Third, continue pursuing unlimited programmability while accepting that such systems cannot provide strong regulatory guarantees. This path, chosen by platforms like Uniswap, whose total trading volume exceeded US$1 trillion in 2024, faces mounting challenges. Recent regulatory actions against similar platforms in Singapore, the United Kingdom and Japan suggest this approach’s days may be numbered in developed markets.
The current market enthusiasm, largely driven by regulated products like ETFs, indicates the industry is moving towards the first option. The evidence is already clear in market performance: Regulated crypto platforms delivered average returns of 156 percent over the past year. JPMorgan’s platform has reported a 127-percent increase in transaction volume so far this year.
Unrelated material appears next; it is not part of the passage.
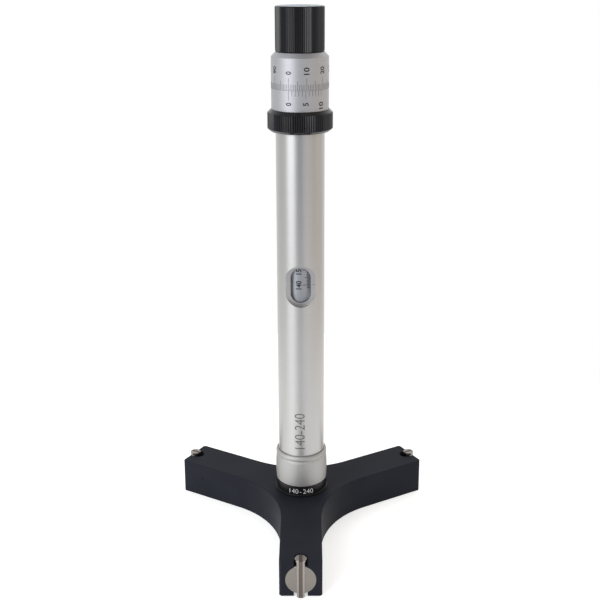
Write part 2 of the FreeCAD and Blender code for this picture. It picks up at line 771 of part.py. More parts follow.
def thimble():
    """The graduated thimble, fixed to the shaft by its roof."""
    cavity = tube_radius + THIMBLE_INSIDE_GAP
    recess = THIMBLE_RECESS_DIAMETER / 2
    return turned([
        (cavity, joint_line),
        (thimble_radius, joint_line),
        (thimble_radius, thimble_top - THIMBLE_CHAMFER),
        (thimble_radius - THIMBLE_CHAMFER, thimble_top),
        (recess, thimble_top),
        (recess, recess_floor),
        (shaft_seat_radius, recess_floor),
        (shaft_seat_radius, thimble_roof),
        (cavity, thimble_roof),
    ])


def thimble_nut():
    """The six-sided nut that clamps the thimble on the shaft."""
    radius = THIMBLE_NUT_DIAMETER / 2
    corners = []
    for index in range(6):
        angle = math.radians(60 * index)
        corners.append(Vector(radius * math.cos(angle), radius * math.sin(angle), recess_floor))
    blank = Part.Face(Part.makePolygon(corners + corners[:1]))
    blank = blank.extrude(Vector(0, 0, THIMBLE_NUT_HEIGHT))
    return blank.cut(disc(shaft_seat_radius, recess_floor - 1, recess_floor + THIMBLE_NUT_HEIGHT + 1))


def friction_disc():
    """The brass disc clamped on the shaft's end, which the knob's springs press."""
    radius = knob_cavity - FRICTION_DISC_FIT
    return ring(radius, KNOB_SCREW_THREAD / 2, shaft_end, friction_top)


def disc_springs():
    """A stack of coned spring washers, point to point."""
    inner = KNOB_SCREW_DIAMETER / 2 + KNOB_SCREW_FIT
    outer = SPRING_DIAMETER / 2
    washers = []
    for index in range(SPRING_COUNT):
        low = friction_top + SPRING_CONTACT_GAP + index * spring_rise
        inner_low = low + (SPRING_CONE if index % 2 == 0 else 0)
        outer_low = low + (0 if index % 2 == 0 else SPRING_CONE)
        washers.append(turned([
            (inner, inner_low),
            (outer, outer_low),
            (outer, outer_low + SPRING_THICKNESS),
            (inner, inner_low + SPRING_THICKNESS),
        ]))
    return Part.makeCompound(washers)


def knob_screw():
    """The shouldered screw on which the knob turns."""
    thread = KNOB_SCREW_THREAD / 2
    shoulder = KNOB_SCREW_DIAMETER / 2
    head = KNOB_SCREW_HEAD_DIAMETER / 2
    head_foot = web_top + END_PLAY
    return turned([
        (0, shaft_end - KNOB_SCREW_GRIP),
        (thread, shaft_end - KNOB_SCREW_GRIP),
        (thread, friction_top),
        (shoulder, friction_top),
        (shoulder, head_foot),
        (head, head_foot),
        (head, head_foot + KNOB_SCREW_HEAD_HEIGHT),
        (0, head_foot + KNOB_SCREW_HEAD_HEIGHT),
    ])


def knob():
    """The black knurled knob, hollow for the friction drive."""
    pivot = KNOB_SCREW_DIAMETER / 2 + KNOB_SCREW_FIT
    head_room = KNOB_SCREW_HEAD_DIAMETER / 2 + KNOB_SCREW_HEAD_ROOM
    envelope = turned([
        (knob_cavity, knob_foot),
        (knob_radius - KNOB_EDGE, knob_foot),
        (knob_radius, knob_foot + KNOB_EDGE),
        (knob_radius, knob_top - KNOB_EDGE),
        (knob_radius - KNOB_EDGE, knob_top),
        (CAP_DIAMETER / 2, knob_top),
        (CAP_DIAMETER / 2, cap_seat),
        (head_room, cap_seat),
        (head_room, web_top),
        (pivot, web_top),
        (pivot, web_foot),
        (knob_cavity, web_foot),
    ])
    return envelope.common(fluted(knob_radius, KNOB_FLUTE_DEPTH, KNOB_FLUTES, knob_foot, knob_top))


def cap_disc():
    """The thin disc that closes the top of the knob."""
    return disc(CAP_DIAMETER / 2, cap_seat, knob_top)


def main():
    """Build every sub-part and write it."""
    os.makedirs("parts", exist_ok=True)
    save(measuring_head(), "measuring_head")
    save(column_base(), "column_base")
    save(base_screws(), "base_screws")
    save(lower_bush(), "lower_bush")
    save(collar(), "collar")
    save(column_tube(), "column_tube")
    save(upper_bush(), "upper_bush")
    save(drive_shaft(), "drive_shaft")
    save(scale_sleeve(), "scale_sleeve")
    save(scale_nut(), "scale_nut")
    save(scale_key(), "scale_key")
    save(lock_ring(), "lock_ring")
    save(vernier_sleeve(), "vernier_sleeve")
    save(thimble(), "thimble")
    save(thimble_nut(), "thimble_nut")
    save(friction_disc(), "friction_disc")
    save(disc_springs(), "disc_springs")
    save(knob_screw(), "knob_screw")
    save(knob(), "knob")
    save(cap_disc(), "cap_disc")
    crown = mitre_gear()
    crown.translate(Vector(0, 0, axis_height))
    save(crown, "crown_gear")
    arm_pieces = {
        "plunger": plunger(),
        "measuring_bar": measuring_bar(),
        "screw_bush": screw_bush(),
        "drive_screw": drive_screw(),
        "bevel_pinion": laid_outwards(mitre_gear()),
        "guide_key": guide_key(),
        "key_screw": key_screw(),
    }
    for name, shape in arm_pieces.items():
        for index, copy in enumerate(on_all_arms(shape)):
            save(copy, name + "_" + str(index + 1))


main()
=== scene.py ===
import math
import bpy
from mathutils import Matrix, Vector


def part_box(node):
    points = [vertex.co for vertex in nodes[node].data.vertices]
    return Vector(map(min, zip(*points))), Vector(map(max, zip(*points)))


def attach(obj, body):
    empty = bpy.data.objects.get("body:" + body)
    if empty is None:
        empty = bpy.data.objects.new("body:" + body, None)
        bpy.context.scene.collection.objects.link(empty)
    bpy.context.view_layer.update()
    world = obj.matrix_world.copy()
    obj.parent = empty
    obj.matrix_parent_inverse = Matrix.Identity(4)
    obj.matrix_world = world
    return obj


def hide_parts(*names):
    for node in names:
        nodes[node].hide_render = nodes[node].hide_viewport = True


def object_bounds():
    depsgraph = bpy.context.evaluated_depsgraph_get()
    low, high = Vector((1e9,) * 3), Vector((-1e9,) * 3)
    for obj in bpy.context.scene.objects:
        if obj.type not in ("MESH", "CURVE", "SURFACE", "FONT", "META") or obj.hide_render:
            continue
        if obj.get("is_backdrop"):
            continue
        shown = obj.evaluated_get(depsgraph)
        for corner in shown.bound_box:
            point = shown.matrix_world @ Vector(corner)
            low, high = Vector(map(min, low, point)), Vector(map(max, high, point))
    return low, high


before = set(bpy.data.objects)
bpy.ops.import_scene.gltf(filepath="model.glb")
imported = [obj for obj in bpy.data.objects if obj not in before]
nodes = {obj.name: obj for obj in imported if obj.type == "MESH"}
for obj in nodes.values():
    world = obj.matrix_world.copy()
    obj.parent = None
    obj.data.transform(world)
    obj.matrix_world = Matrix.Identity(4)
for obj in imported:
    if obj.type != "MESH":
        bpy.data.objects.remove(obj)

# %% [markdown]
# # An inside micrometer in satin aluminium and black anodise
#
# The instrument stands on a black three-armed head. A bright tube rises from it and carries, from the
# bottom up, a collar, a reading window, a black lock ring, a vernier sleeve, a thimble and a black knob.
# The shapes come from the CAD frame. What is left to do here is what a finishing shop does: turn, blast,
# grind, anodise, engrave the scales and fill them with paint.

MM = 0.001
cad_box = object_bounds()
tube_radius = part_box("column_tube")[1].x
thimble_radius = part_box("thimble")[1].x
sleeve_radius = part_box("scale_sleeve")[1].x
joint_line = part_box("thimble")[0].z
hub_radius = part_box("column_base")[1].x
print("tube", tube_radius / MM, "thimble", thimble_radius / MM, "sleeve", sleeve_radius / MM)
print("joint line", joint_line / MM, "hub", hub_radius / MM)

# %% [markdown]
# ## The camera
#
# A camera is a place, a direction and a lens. The object was seen from a little above, with a lens of
# moderate length, and the picture was cropped off centre, which the shift gives without tilting the
# verticals. The axes of the camera are worked out as vectors, so that the small roll and the small turn
# about the column are plain to see.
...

The success stories in crypto’s next chapter will likely be hybrid systems that balance innovation with practical constraints. Investment opportunities exist in both regulated platforms that provide clear compliance guarantees and innovative projects with a carefully limited scope to achieve verifiable safety properties.
Atkins’s principles-based approach might offer more flexibility than Gensler’s prescriptive rules, but it cannot override the fundamental limits of automated compliance. Just as physics dictates what’s possible in the physical world, mathematical principles set immutable boundaries in financial technology. The impossible dream isn’t cryptocurrency itself – it’s the notion that we can have unrestricted programmability, complete decentralisation and guaranteed regulatory compliance all at once.
For the crypto industry to deliver on its revolutionary potential, it must first acknowledge these immutable constraints. The winners in this next phase won’t be those promising to overcome these mathematical limits, but those who design intelligent ways to work within them.